Le chercheur Maxime Duchesne a calculé qu’un Québec indépendant enregistrerait un déficit annuel estimé entre 1 % et 2 % de son produit intérieur brut (PIB) d’ici 2019-2020. Il s’agit de résultats enviables, selon lui : parmi les pays du G8, seuls l’Allemagne et le Canada auraient un bilan financier plus reluisant qu’un Québec indépendant, conclut le chercheur, d’après les données du Fonds monétaire international (FMI).

« Le Québec serait un des États ayant le plus faible déficit budgétaire parmi un échantillon d’économies avancées présenté par le FMI », a indiqué le chercheur en présentant son étude, jeudi.

Le document étoffé de 101 pages est publié par L’Action nationale. Maxime Duchesne établit son analyse sur une étude en profondeur des comptes publics, des documents budgétaires et de chiffres tirés de Statistique Canada et de l’Institut de la statistique du Québec depuis 2013.

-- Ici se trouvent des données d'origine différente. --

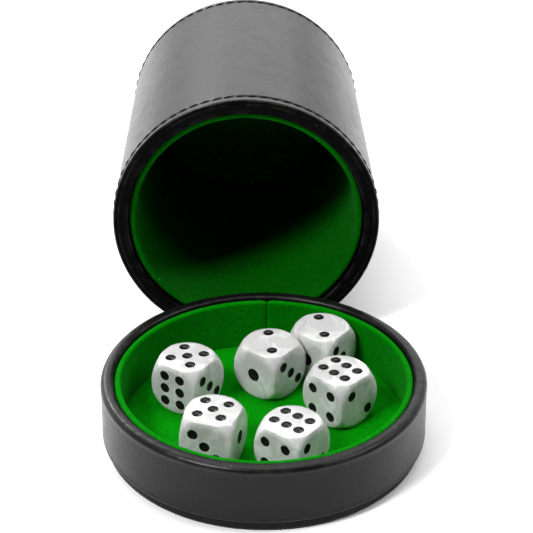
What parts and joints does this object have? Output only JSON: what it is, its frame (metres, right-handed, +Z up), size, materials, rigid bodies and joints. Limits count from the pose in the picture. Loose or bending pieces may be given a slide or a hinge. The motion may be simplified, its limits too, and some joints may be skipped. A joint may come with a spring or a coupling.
{
  "type": "leather dice cup",
  "caption": "Stitched leather dice cup with a felt lining, lying on its side, and its felt-lined lid used as a tray for the dice.",
  "frame": {"origin": "middle of the lid's flat underside, which rests on the table", "axes": "+Z up, +Y from the lid towards the base of the lying cup, +X to the right when looking from the lid to the cup"},
  "size_m": [0.096, 0.2017, 0.0835],
  "materials": {
    "black_leather": "black leather with a fine grain and a semi-gloss coat",
    "green_felt": "saturated green wool felt, matt",
    "grey_board": "plain grey board, hidden inside the leather",
    "black_thread": "waxed black thread",
    "pearl_acrylic": "pearl white acrylic with soft grey swirls, polished, black painted pips"
  },
  "bodies": {
    "lid": {"lid_wall_leather": "black_leather", "lid_base_leather": "black_leather", "lid_board_ring": "grey_board", "lid_base_board": "grey_board", "lid_felt_wall": "green_felt", "lid_felt_floor": "green_felt"},
    "cup": {"cup_wall_leather": "black_leather", "cup_base_leather": "black_leather", "cup_board_tube": "grey_board", "cup_lining_card": "grey_board", "cup_base_board": "grey_board", "cup_felt_wall": "green_felt", "cup_felt_floor": "green_felt", "cup_mouth_stitching": "black_thread", "cup_base_stitching": "black_thread"},
    "die_1": {"die_1": "pearl_acrylic"},
    "die_2": {"die_2": "pearl_acrylic"},
    "die_3": {"die_3": "pearl_acrylic"},
    "die_4": {"die_4": "pearl_acrylic"},
    "die_5": {"die_5": "pearl_acrylic"},
    "die_6": {"die_6": "pearl_acrylic"}
  },
  "joints": [
    {"name": "cup_turn", "type": "hinge", "parent": "lid", "child": "cup", "pos_m": [-0.00245, 0.03377, 0.00875], "axis": [-0.9949, -0.0722, -0.0699], "range_deg": [-92.13, 0]},
    {"name": "die_1_lift", "type": "slide", "parent": "lid", "child": "die_1", "axis": [0, 0, 1], "range_m": [0, 0.045]},
    {"name": "die_2_lift", "type": "slide", "parent": "lid", "child": "die_2", "axis": [0, 0, 1], "range_m": [0, 0.045]},
    {"name": "die_3_lift", "type": "slide", "parent": "lid", "child": "die_3", "axis": [0, 0, 1], "range_m": [0, 0.045]},
    {"name": "die_4_lift", "type": "slide", "parent": "lid", "child": "die_4", "axis": [0, 0, 1], "range_m": [0, 0.045]},
    {"name": "die_5_lift", "type": "slide", "parent": "lid", "child": "die_5", "axis": [0, 0, 1], "range_m": [0, 0.045]},
    {"name": "die_6_lift", "type": "slide", "parent": "lid", "child": "die_6", "axis": [0, 0, 1], "range_m": [0, 0.045]}
  ]
}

La richesse est redistribuée du Canada vers le Québec, et non du Québec vers le Canada
 

L’ancien premier ministre Bernard Landry, invité au lancement, estime que cette étude confirme plus que jamais la solidité financière d’un Québec indépendant. « Les adversaires de l’indépendance se servent de la peur économique. Le premier ministre Philippe Couillard a même déjà dit que l’indépendance serait la pire catastrophe pour le Québec. Mais c’est de ne pas être indépendant qui est une catastrophe ! »

Question lancinante

 

Cette question lancinante (le Québec a-t-il les moyens d’être indépendant ?) alimente les discussions depuis le fameux « budget de l’an 1 » annoncé par René Lévesque durant la campagne électorale de 1973. Plus de quatre décennies plus tard, toute la classe politique, fédéraliste comme souverainiste, reconnaît que le Québec a les reins assez solides pour devenir un pays. D’un strict point de vue financier, est-ce pour autant une meilleure idée que de rester dans le Canada ?

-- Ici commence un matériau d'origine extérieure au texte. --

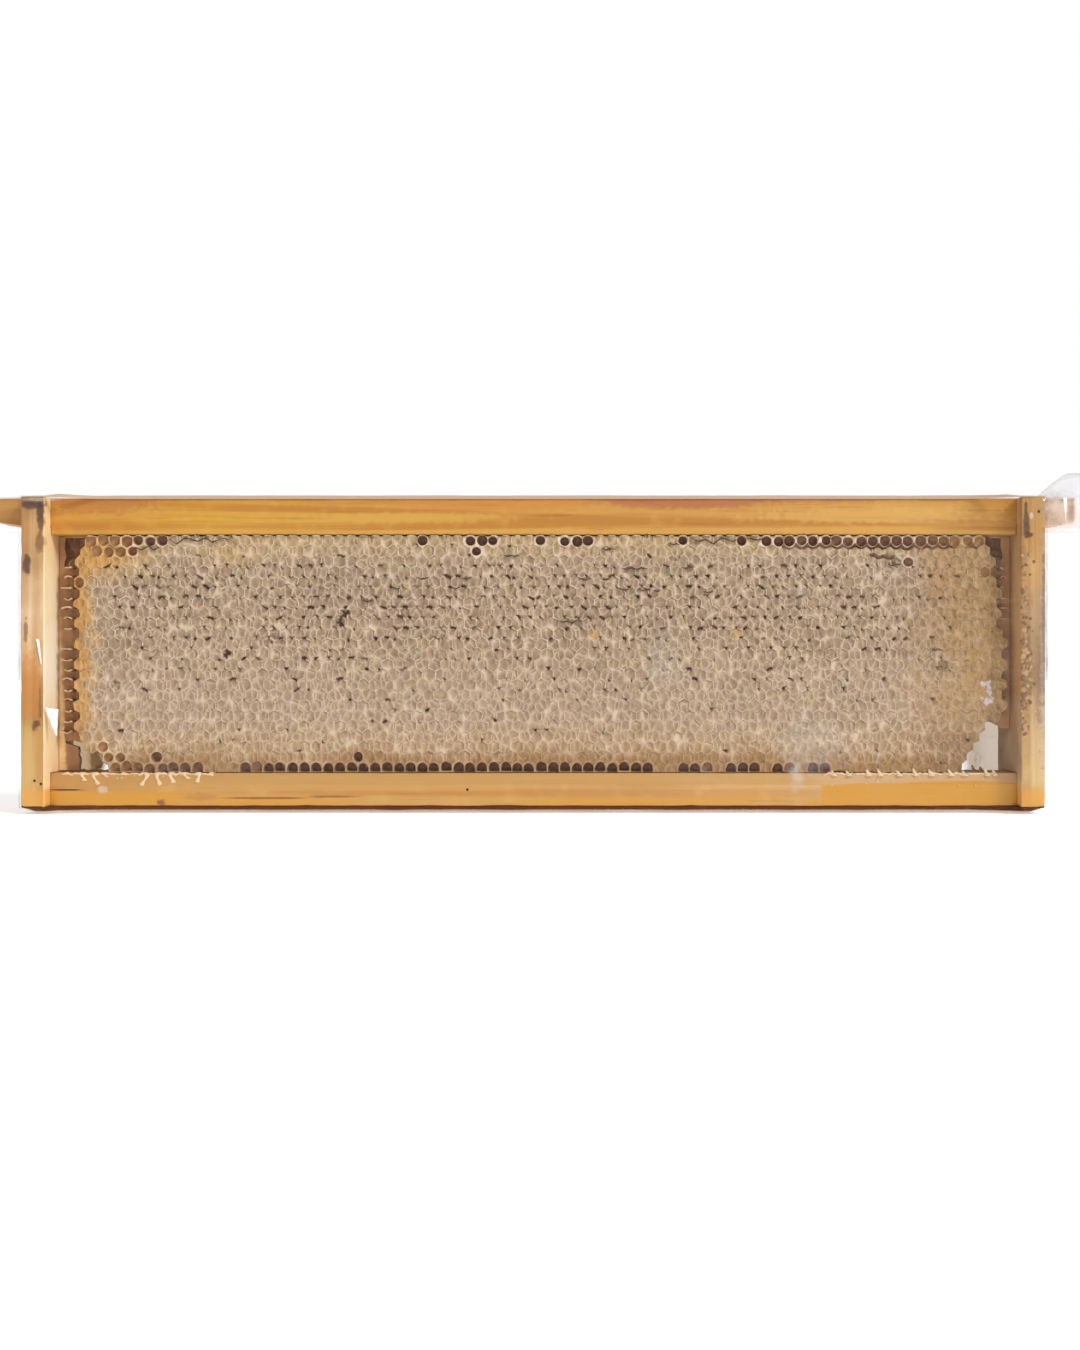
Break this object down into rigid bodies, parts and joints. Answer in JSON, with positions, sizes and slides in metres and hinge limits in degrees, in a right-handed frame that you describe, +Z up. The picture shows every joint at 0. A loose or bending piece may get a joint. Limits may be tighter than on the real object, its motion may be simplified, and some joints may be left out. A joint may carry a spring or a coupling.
{
  "type": "honeycomb frame",
  "caption": "Shallow wooden hive frame filled with capped honeycomb, with lugs at both ends of its top bar, wrapped in clear stretch film.",
  "frame": {"origin": "centre of the footprint, on the surface that the frame stands on", "axes": "+X along the top bar, to the right in the front view; +Y from the front to the back, through the comb; +Z up"},
  "size_m": [0.4814, 0.0364, 0.1397],
  "materials": {
    "pine": "planed pine, weathered, stained with propolis and wet with honey in places",
    "beeswax": "beige-tan wax cappings, slightly greasy",
    "film": "clear, glossy, wrinkled stretch film"
  },
  "bodies": {
    "root": {"top_bar": "pine", "end_bar_left": "pine", "end_bar_right": "pine", "bottom_bar": "pine", "comb": "beeswax", "film_wrap": "film", "film_lug_left": "film", "film_lug_right": "film"}
  },
  "joints": []
}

Philippe Couillard a déjà estimé à 16 milliards de dollars le manque à gagner d’un Québec qui sortirait du Canada. Maxime Duchesne estime, d’après des calculs de l’Institut de la statistique du Québec, que ce soi-disant manque à gagner s’élève en fait à 14,4 milliards. Mais le Québec pourrait tout de même gagner au change, fait valoir l’auteur, en mettant de l’avant une série de calculs comptables complexes.

Poids économique

 

Des économistes se montrent sceptiques. Le Québec forme 23,1 % de la population canadienne, mais son produit intérieur brut (PIB) ne représente que 19,2 % du PIB canadien, en date de 2014. Cette simple réalité mathématique désavantage un éventuel Québec indépendant, note Robert Gagné, professeur d’économie appliquée à HEC Montréal.

« On paie grosso modo 20 % des programmes et on reçoit 23 % des bénéfices. La richesse est redistribuée du Canada vers le Québec, et non du Québec vers le Canada. C’est comme le fleuve Saint-Laurent qui va vers la mer », illustre-t-il.

Lui et d’autres économistes ne doutent pas de la viabilité économique d’un Québec indépendant. Ils s’interrogent cependant sur les bénéfices financiers de la souveraineté.

« Le Québec est une des provinces les plus pauvres. Et les programmes comme l’assurance-emploi et la péréquation transfèrent des fonds vers les provinces les plus pauvres », dit-il.

Population vieillissante

 

Jean-Pierre Aubry, économiste au Centre interuniversitaire de recherche en analyse des organisations (CIRANO), souligne de son côté que la démographie joue contre le Québec — qui est une des sociétés les plus vieillissantes du monde.

Des vieux, ça consomme moins que des jeunes. L’économie québécoise devrait croître d’un maigre taux de 1,3 % par année d’ici 2020, selon Desjardins.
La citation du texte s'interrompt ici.